When new BYU basketball coach Kevin Young was assembling his first team in Provo last spring and summer, the addition of Rutgers graduate transfer Mawot Mag was kind of an afterthought.
“It doesn’t matter if I play one minute, two minutes or whatever. I just like coming in and playing my hardest and just helping my team”
— BYU forward Mawot Mag
After all, Young brought in three highly regarded freshmen — Egor Demin, Kanon Catchings and Elijah Crawford — reeled Dallin Hall and Richie Saunders back in from the transfer portal, and lured Keba Keita away from rival Utah.
But Mag, a 6-foot-7 forward who played four years at the Big Ten school, has augmented the team nicely with his defensive tenacity, toughness and playmaking ability. He recently moved into the starting lineup when Catchings was struggling and helped the Cougars (12-6, 3-4) knock off Oklahoma State and Colorado and give Utah all it wanted in an overtime loss at the Huntsman Center.

“I like the intensity that he is bringing,” Young said after the 73-72 loss at Utah. “He is a guy who, honestly, has been good off the bench, has been good as a starter.”
Young hasn’t committed to Mag starting every game moving forward and Catchings coming off the bench after Catchings started in the Cougars’ first 15 games, saying “everything is on the table” as he continues to search for the best combinations to have more success in the Big 12.
But it is clear that Mag, who fled war-torn Sudan with his family when he was 2 and grew up in Melbourne, Australia, before coming to the United States to play prep basketball when he was 15, has earned the playing time he is getting.
“My gut feeling was a starting lineup change, based on that stretch of the schedule,” said Young, who also gave Mag a start vs. Florida A&M when Richie Saunders was recovering from a concussion sustained against Wyoming. “So I am always trying to evaluate that (benching of Catchings). As it relates to Mawot, yeah, he is going to have a role. We will continue to evaluate what that role looks like.”
Speaking of the Wyoming game, that’s when Mag showed he could be a valuable contributor. He replaced Saunders, who left the floor with a fat lip that would require seven stitches, and instantly made a difference on both ends of the floor. Mag slowed Wyoming’s best player on one end of the Delta Center court, while making 4 of 5 shots for a season-high 11 points at the other end.
“Just staying ready,” was the key, Mag said after the game. “Coach always tries to tell us if things are not going your way, just stay ready. It is a long season and we have a lot of talent. There can only be a certain amount of people on the floor. Just stay ready and get better every day and just wait your turn because you never know.”
Mag was also a catalyst in BYU’s 83-67 win over Colorado on Tuesday in Boulder. He went 5 of 9 from the field for 11 points, while also grabbing five rebounds and playing his trademark defense on Bangot Dak, who had been scoring in bunches before the game but had just five points against the Cougars.

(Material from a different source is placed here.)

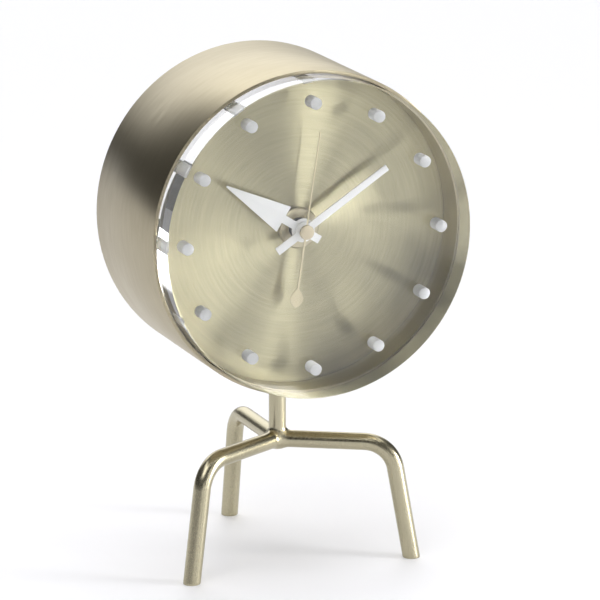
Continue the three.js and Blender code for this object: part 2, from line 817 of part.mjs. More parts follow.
function buildSecondWheel() {
	const pinion = wheel(secondPinionTeeth, thirdModule, 'third', 0, pinionReach);
	const shaft = rod(secondShaftRadius, rearPivot, -secondHandDepth - secondHandThickness / 2, pinSides);
	return joined(wheel(secondTeeth, stepModule, 'second'), pinion, shaft);
}

function buildStepWheel() {
	const pinion = wheel(stepPinionTeeth, stepModule, 'second', stepPinionTurn, pinionReach);
	const arbor = rod(arborRadius, rearPivot, middlePlate.high, pinSides);
	return at(joined(wheel(stepTeeth, rotorModule, 'step'), pinion, arbor), stepPlace);
}

const magnetFace = layer('motor').high;

function buildRotor() {
	const pinion = wheel(rotorPinionTeeth, rotorModule, 'step', rotorTurn, pinionReach);
	const magnet = rod(magnetRadius, magnetFace - magnetThickness, magnetFace);
	const arbor = rod(arborRadius, rearPivot, middlePlate.high, pinSides);
	return at(joined(pinion, magnet, arbor), rotorPlace);
}

// Step motor, circuit and battery

const statorRight = magnetRadius + airGap + statorWeb;
const coilMiddle = chamber.left + coilStandOff + coilThickness / 2 - rotorPlace.x;
const statorLeft = coilMiddle - coreWidth / 2;
const statorBottom = -statorHeight / 2;

// A closed iron loop: its wide side holds the rotor and its narrow side is the coil's core.
function buildStator() {
	const { low, high } = layer('motor');
	const loop = box(statorLeft, statorBottom, statorRight, -statorBottom, low, high);
	const gapLeft = statorLeft + coreWidth;
	const gapEdge = statorBottom + yokeWidth;
	const gap = box(gapLeft, gapEdge, -statorRight, -gapEdge, low - cutOverrun, high + cutOverrun);
	const rotorRoom = rod(magnetRadius + airGap, low - cutOverrun, high + cutOverrun);
	return at(cut(loop, gap, rotorRoom), rotorPlace);
}

function buildCoil() {
	const { low, high } = layer('motor');
	const middle = (low + high) / 2;
	const side = coilThickness / 2;
	const edges = [coilMiddle - side, middle - side, coilMiddle + side, middle + side];
	const outline = roundedRectangle(...edges, coilCorner);
	const play = seatGap + coreWidth / 2;
	const flat = seatGap + layerThickness / 2;
	const coreEdges = [coilMiddle - play, middle - flat, coilMiddle + play, middle + flat];
	const core = box(...coreEdges, -coilLength, coilLength);
	const winding = cut(plate(outline, -coilLength / 2, coilLength / 2), core);
	return at(winding.rotate([90, 0, 0]), rotorPlace);
}

function buildBoard() {
	const { low, high } = layer('motor');
	const left = chamber.left + seatGap;
	const upper = chamber.upper - seatGap;
	const lower = upper - boardHeight;
	const sheet = plate(roundedRectangle(left, lower, left + boardWidth, upper, innerCorner), low, high);
	const chipMiddle = { x: left + boardWidth / 2, y: (upper + lower) / 2 };
	const half = chipWidth / 2;
	const chip = at(box(-half, -half, half, half, low - chipThickness, high), chipMiddle);
	return joined(sheet, chip);
}

const cellDepth = housingFace + bayFloor + seatGap + cellRadius;

const contactFace = chamber.right - seatGap - contactThickness;

function buildCell() {
	const body = turnedSolid([
		[0, 0],
		[cellRadius, 0],
		[cellRadius, cellLength],
		[nubRadius, cellLength],
		[nubRadius, cellLength + nubLength],
		[0, cellLength + nubLength],
	], boreSides);
	const minusEnd = contactBulge + seatGap - contactFace;
	return body.rotate([0, 90, 0]).translate([minusEnd, bayMiddle, -cellDepth]);
}

// The sprung strip at the right-hand end of the bay.
function buildPlusContact() {
	const half = contactHeight / 2;
	const high = -housingFace - bayFloor - seatGap;
	const right = contactFace + contactThickness;
	return box(contactFace, bayMiddle - half, right, bayMiddle + half, -cellDepth - half, high);
}

// The strip at the left-hand end, with the bulge that presses on the cell's flat end.
function buildMinusContact() {
	const bulge = turnedSolid([[0, -contactBulge], [contactBulgeRadius, 0], [0, contactThickness / 2]], pinSides)
		.rotate([0, 90, 0])
		.translate([contactFace, bayMiddle, -cellDepth]);
	return joined(buildPlusContact(), bulge).mirror([1, 0, 0]);
}

// Head: everything on the drum's axis

function buildHead() {
	const head = new THREE.Group();
	piece(head, 'drum_shell', buildDrumShell(), brass);
	piece(head, 'lens', buildLens(), clear);
	hourPlaces.forEach(({ x, y }, i) => {
		const peg = piece(head, `hour_peg_${String(i + 1).padStart(2, '0')}`, pegBody(0, lensBack), frosted);
		peg.position.set(x, y, 0);
	});
	const ringEnds = [seatGap - dialDepth, lensBack - seatGap];
	piece(head, 'dial_ring', tube(insideRadius - dialRingWall, insideRadius, ...ringEnds, ringSides), brass);
	const dialEnds = [-dialDepth - dialThickness, -dialDepth];
	piece(head, 'dial', tube(neckRadius + seatGap, insideRadius, ...dialEnds, ringSides), brass);

	const nutLow = seatGap - dialDepth;
	const nutTop = nutLow + nutHeight;
	const nut = turned([
		[neckRadius + seatGap, nutLow],
		[nutRadius, nutLow],
		[nutRadius, nutTop - nutChamfer],
		[nutRadius - nutChamfer, nutTop],
		[nutRecessRadius, nutTop],
		[nutRecessRadius, nutTop - nutRecessDepth],
		[neckRadius + seatGap, nutTop - nutRecessDepth],
	], nutSides);
	piece(head, 'dial_nut', nut, brass);
	const cushionHigh = -dialDepth - dialThickness - seatGap;
	const cushion = tube(neckRadius + seatGap, cushionRadius, cushionHigh - cushionThickness, cushionHigh);
	piece(head, 'cushion_washer', cushion, rubber);

	piece(head, 'hour_hand', buildHourHand(), whiteLacquer).rotation.z = -radians(hourAngle);
	piece(head, 'minute_hand', buildMinuteHand(), whiteLacquer).rotation.z = -radians(minuteAngle);
	piece(head, 'second_hand', buildSecondHand(), brightBrass).rotation.z = -radians(secondAngle);
	const capLow = runningGap - secondHandDepth;
	const cap = turnedSolid([
		[0, capLow],
		[hubCapRadius, capLow],
		[hubCapRadius, capLow + hubCapHeight - hubCapChamfer],
		[hubCapRadius - hubCapChamfer, capLow + hubCapHeight],
		[0, capLow + hubCapHeight],
	], boreSides);
	piece(head, 'hub_cap', cap, brightBrass);

	piece(head, 'dial_seat_ring', buildDialSeat(), brass);
	piece(head, 'cover_seat_ring', buildCoverSeat(), brass);
	piece(head, 'rear_cover', buildRearCover(), brass);
	coverScrewPlaces.forEach((place, i) => {
		piece(head, `cover_screw_${i + 1}`, buildCoverScrew(place), steel);
	});
	head.add(buildMovement());
	head.rotation.x = Math.PI / 2;
	head.position.set(0, -stemSetback, headHeight);
	return head;
}

function buildMovement() {
	const movement = new THREE.Group();
	piece(movement, 'movement_front_plate', buildFrontPlate(), blackPlastic);
	piece(movement, 'movement_middle_plate', buildMiddlePlate(), whitePlastic);
	piece(movement, 'movement_housing', buildHousing(), blackPlastic);
	piece(movement, 'hour_wheel', buildHourWheel(), whitePlastic);
	piece(movement, 'minute_pipe', buildMinutePipe(), brightBrass);
	piece(movement, 'minute_wheel', buildMinuteWheel(), whitePlastic);
	piece(movement, 'set_shaft', buildSetShaft(), whitePlastic);
	piece(movement, 'set_knob', buildSetKnob(), blackPlastic);
	piece(movement, 'centre_wheel', buildCentreWheel(), whitePlastic);
	piece(movement, 'third_wheel', buildThirdWheel(), whitePlastic);
	piece(movement, 'second_wheel', buildSecondWheel(), steel);
	piece(movement, 'step_wheel', buildStepWheel(), whitePlastic);
	piece(movement, 'rotor', buildRotor(), steel);
	piece(movement, 'stator', buildStator(), steel);
	piece(movement, 'coil', buildCoil(), copper);
	piece(movement, 'circuit_board', buildBoard(), boardGreen);
	piece(movement, 'battery', buildCell(), cellJacket);
	piece(movement, 'contact_minus', buildMinusContact(), steel);
	piece(movement, 'contact_plus', buildPlusContact(), steel);
	return movement;
}

const clock = new THREE.Group();
clock.add(buildStand(), buildHead());
const reach = new THREE.Box3().setFromObject(clock);
clock.position.y = -(reach.min.y + reach.max.y) / 2;

export default clock;
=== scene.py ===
"""Looks of a brass drum clock on a tripod of bent rods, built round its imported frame.

Lengths are metres in the frame's axes: +Z up, the dial faces -Y. Pieces on the drum's axis are
drawn as the reader of the dial sees them, with X to the right, Y up and Z towards the reader
from the plane of the drum's front rim, and a head matrix puts them in their place.
"""

from __future__ import annotations

import json
import logging
import math
from collections.abc import Iterable, Iterator, Sequence
from contextlib import contextmanager
from dataclasses import dataclass, field
from enum import Enum

import bmesh
import bpy
import numpy as np
from mathutils import Matrix, Vector

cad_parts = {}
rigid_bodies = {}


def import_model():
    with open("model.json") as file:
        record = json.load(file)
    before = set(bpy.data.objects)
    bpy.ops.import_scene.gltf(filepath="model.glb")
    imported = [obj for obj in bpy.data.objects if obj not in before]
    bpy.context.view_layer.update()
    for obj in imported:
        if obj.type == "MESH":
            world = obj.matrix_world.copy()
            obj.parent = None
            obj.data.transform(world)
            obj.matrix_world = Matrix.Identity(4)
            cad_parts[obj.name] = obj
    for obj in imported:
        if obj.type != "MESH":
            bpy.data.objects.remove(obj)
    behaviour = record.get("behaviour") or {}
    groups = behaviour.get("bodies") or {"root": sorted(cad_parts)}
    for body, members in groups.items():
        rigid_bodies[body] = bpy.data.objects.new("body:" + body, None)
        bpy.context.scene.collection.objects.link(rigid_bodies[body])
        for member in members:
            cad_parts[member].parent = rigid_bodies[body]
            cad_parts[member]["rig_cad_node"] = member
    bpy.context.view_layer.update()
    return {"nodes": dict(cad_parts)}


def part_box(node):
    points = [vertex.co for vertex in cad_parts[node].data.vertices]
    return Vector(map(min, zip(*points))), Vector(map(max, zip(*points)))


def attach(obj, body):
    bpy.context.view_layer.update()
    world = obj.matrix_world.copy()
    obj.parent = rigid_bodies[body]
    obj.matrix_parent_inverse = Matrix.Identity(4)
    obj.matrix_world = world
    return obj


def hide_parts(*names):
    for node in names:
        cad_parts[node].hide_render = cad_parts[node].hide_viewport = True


LOG = logging.getLogger("tripod_clock")
MM = 0.001
# Light goes round inside the lens's edge this often before it leaves.
LENS_BOUNCES = 12
WHITE = (1.0, 1.0, 1.0, 1.0)

Colour = tuple[float, float, float]
Outline = Sequence[tuple[float, float]]
Node = bpy.types.Node
Piece = bpy.types.Object
Socket = bpy.types.NodeSocket


class Sides(int, Enum):
    """How many flats a round piece is made of."""

    DRUM = 240
    PIPE = 64
    PEG = 40
    SCREW = 28


class Body(str, Enum):
    """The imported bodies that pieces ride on."""

    CASE = "case"
    MINUTE = "minute_arbor"
    HOUR = "hour_arbor"
    SECOND = "second_arbor"
    SETTING = "setting_arbor"
    CELL = "cell"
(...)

“It doesn’t matter if I play one minute, two minutes or whatever,” Mag said. “I just like coming in and playing my hardest and just helping my team win, do whatever it takes to win the ball game. I just try to come in there and have an impact on the game.”
That will be the goal for Mag again Saturday night, as BYU hosts Cincinnati (12-6, 2-5), which is also off to a disappointing start to the Big 12 season after a stellar non-conference run. Tipoff is at 8:30 p.m. MST and the game will be televised by ESPN2.
The Bearcats were picked to finish sixth in the league (BYU was picked ninth), and are coming off an 81-71 loss at home to Texas Tech, a team that also stunned the Cougars in Provo.
Of course, Cincinnati surprised the Cougars last year in Provo in both schools’ first-ever Big 12 game, winning 71-60 after trailing BYU by seven points at halftime. BYU’s Trevin Knell tied a Marriott Center record with nine 3-pointers and scored a career-high 27 points, but the Cougars struggled down the stretch, finished with 18 turnovers, and the Bearcats made the big plays in the final moments.
As for Catchings, who has played only 42 combined minutes the past four games and scored only 11 points during that stretch, Young said the top recruit had a “stomach bug” before the Utah game and “was a little out of energy” but “took a step in the right direction defensively” against the Utes.
“Kanon, he is different. He is 6-9 and he is athletic. He can get shots that other guys can’t. That was our hope when we signed him, and it continues to be our hope — him just being different than anything else that we have,” Young said. We are “trying to give him the confidence to go after it offensively.
“Again, it is on me to put him in those positions, and I am very mindful of that,” Young continued. “But I think as a young player, sometimes you gotta learn the balance of doing what the coach asks, but also being aggressive and being yourself. I think he is trying to figure that out at the moment.”